◆ **Exercise objective**: Begin at the first line below and copy each line exactly, ending with the line where "GAP = 0.0003" appears.

◆ **Data section**:
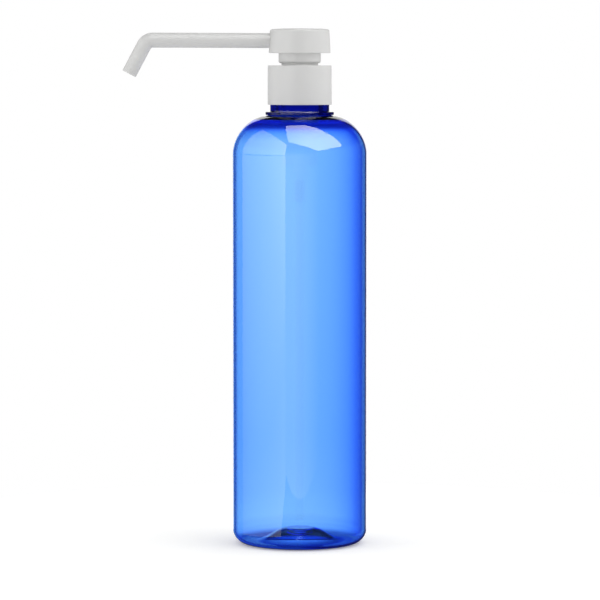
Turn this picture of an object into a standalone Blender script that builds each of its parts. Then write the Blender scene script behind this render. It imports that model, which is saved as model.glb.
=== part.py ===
"""Pump bottle: a tall clear bottle with a screw-on lotion pump, locked down.

Metres, +Z up, spout towards -X. The origin is on the bottle's axis, at the flat disc under the
middle of its pushed-up base. The pump is modelled as shipped: head screwed down, spring compressed.
"""

from math import asin, cos, pi, radians, sin, sqrt

import bmesh
import bpy
from mathutils import Matrix, Vector

# Running and seating clearance between two pieces that touch on the real product
GAP = 0.0003

# Bottle body
BODY_RADIUS = 0.0310
BODY_WALL = 0.0009
BODY_HEIGHT = 0.1808
HEEL_RADIUS = 0.0060
FOOT_WIDTH = 0.0032
PUSH_UP = 0.0050
GATE_RADIUS = 0.0055
BASE_THICKNESS = 0.0022

# Bottle shoulder and neck
SHOULDER_REACH = 0.0230
SHOULDER_DROP = 0.0188
SHOULDER_HEIGHT = 0.0181
SHOULDER_TOP_WALL = 0.0021
RING_WIDTH = 0.002175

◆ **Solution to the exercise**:
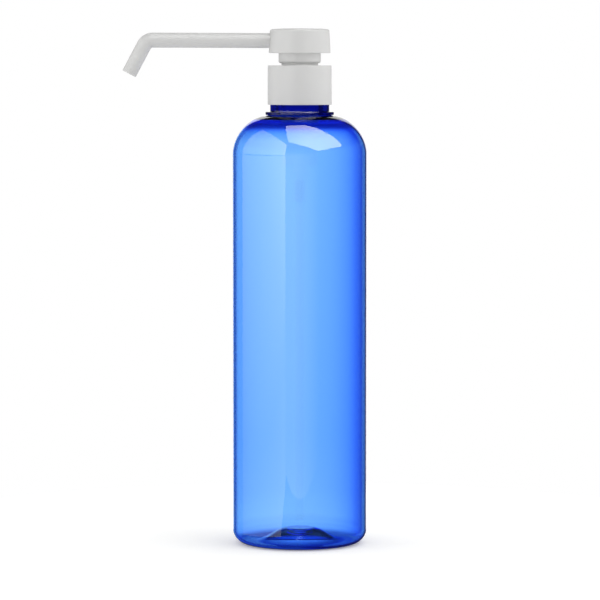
Turn this picture of an object into a standalone Blender script that builds each of its parts. Then write the Blender scene script behind this render. It imports that model, which is saved as model.glb.
=== part.py ===
"""Pump bottle: a tall clear bottle with a screw-on lotion pump, locked down.

Metres, +Z up, spout towards -X. The origin is on the bottle's axis, at the flat disc under the
middle of its pushed-up base. The pump is modelled as shipped: head screwed down, spring compressed.
"""

from math import asin, cos, pi, radians, sin, sqrt

import bmesh
import bpy
from mathutils import Matrix, Vector

# Running and seating clearance between two pieces that touch on the real product
GAP = 0.0003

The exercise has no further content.